Copy the first line of the material below and every later line through the line containing "self.tones = []", without any other output.

────────────────────────────────────────

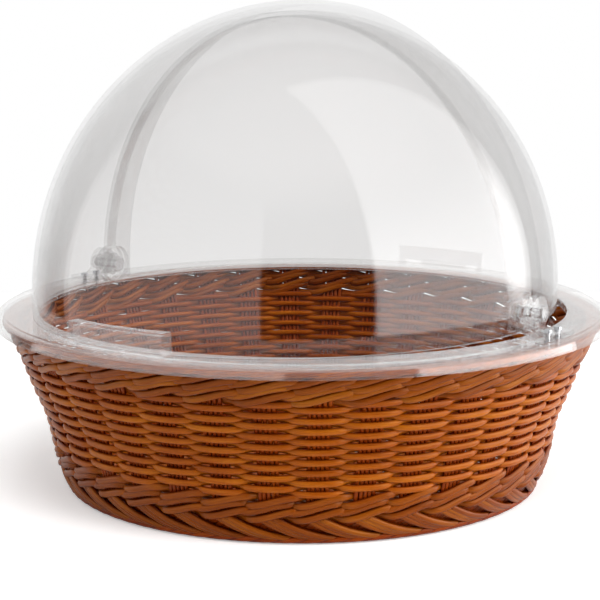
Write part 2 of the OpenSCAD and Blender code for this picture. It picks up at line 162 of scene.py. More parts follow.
class Pool:
    """Collects swept strands and turns them into one mesh."""

    def __init__(self):
        self.count = 0
        self.verts = []
        self.quads = []
        self.uvs = []
        self.tones = []

    def strand(self, path, side, half_side, half_other, closed=False, sections=8, tone=0.5):
        """path and side are (n, 3), and side is about the direction of half_side."""
        path = np.asarray(path, float)
        n = len(path)
        base = self.count
        shift = base * MAP_SHIFT % MAP_WRAP
        ring = sweep(path, side, half_side, half_other, closed, sections)
        self.verts.append(ring.reshape(-1, 3) * MM)
        self.tones.append(np.full(n * sections, tone))
        self.count += n * sections
        self.add_side(path, base, shift, n if closed else n - 1, sections)
        if not closed:
            self.add_cap(base + np.arange(sections)[::-1], shift)
            self.add_cap(base + (n - 1) * sections + np.arange(sections), shift)

    def add_side(self, path, base, shift, rows, sections):
        i = np.arange(rows)[:, None]
        j = np.arange(sections)[None, :]
        next_i = (i + 1) % len(path)
        next_j = (j + 1) % sections
        corners = (i * sections + j, i * sections + next_j, next_i * sections + next_j, next_i * sections + j)
        self.quads.append(np.stack(np.broadcast_arrays(*corners), -1).reshape(-1, 4) + base)
        step = np.linalg.norm(np.roll(path, -1, 0) - path, axis=1)
        along = np.concatenate([[0], np.cumsum(step)]) * MM
        u_here = np.broadcast_to(along[i], (rows, sections))
        u_next = np.broadcast_to(along[i + 1], (rows, sections))
        v_here = np.broadcast_to(j / sections * ROUND, (rows, sections))
        v_next = np.broadcast_to((j + 1) / sections * ROUND, (rows, sections))
        pairs = ((u_here, v_here), (u_here, v_next), (u_next, v_next), (u_next, v_here))
        uv = np.stack([np.stack(pair, -1) for pair in pairs], 2).reshape(-1, 2)
        uv[:, 0] += shift
        self.uvs.append(uv)

    def add_cap(self, rim, shift):
        cap = [[rim[0], rim[k], rim[k + 1], rim[k + 2]] for k in range(1, len(rim) - 2, 2)]
        self.quads.append(np.array(cap))
        self.uvs.append(np.tile([shift, 0.0], (len(cap) * 4, 1)))

    def build(self, name, material):
        verts = np.concatenate(self.verts)
        quads = np.concatenate(self.quads)
        mesh = bpy.data.meshes.new(name)
        mesh.vertices.add(len(verts))
        mesh.vertices.foreach_set("co", verts.astype(np.float32).ravel())
        mesh.loops.add(len(quads) * 4)
        mesh.loops.foreach_set("vertex_index", quads.astype(np.int32).ravel())
        mesh.polygons.add(len(quads))
        mesh.polygons.foreach_set("loop_start", (np.arange(len(quads)) * 4).astype(np.int32))
        mesh.update(calc_edges=True)
        layer = mesh.uv_layers.new(name="Strand")
        layer.data.foreach_set("uv", np.concatenate(self.uvs).astype(np.float32).ravel())
        attribute = mesh.attributes.new("tone", "FLOAT", "POINT")
        attribute.data.foreach_set("value", np.concatenate(self.tones).astype(np.float32))
        mesh.polygons.foreach_set("use_smooth", np.ones(len(quads), bool))
        mesh.materials.append(material)
        mesh.validate()
        return link_object(name, mesh)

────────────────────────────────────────

Complete response -
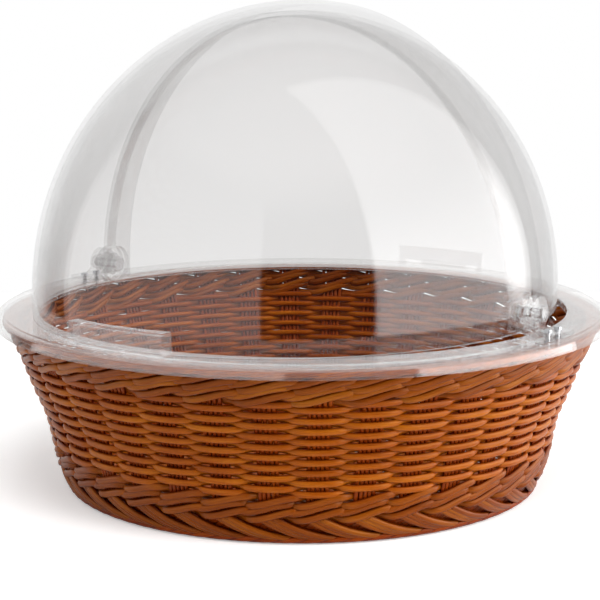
Write part 2 of the OpenSCAD and Blender code for this picture. It picks up at line 162 of scene.py. More parts follow.
class Pool:
    """Collects swept strands and turns them into one mesh."""

    def __init__(self):
        self.count = 0
        self.verts = []
        self.quads = []
        self.uvs = []
        self.tones = []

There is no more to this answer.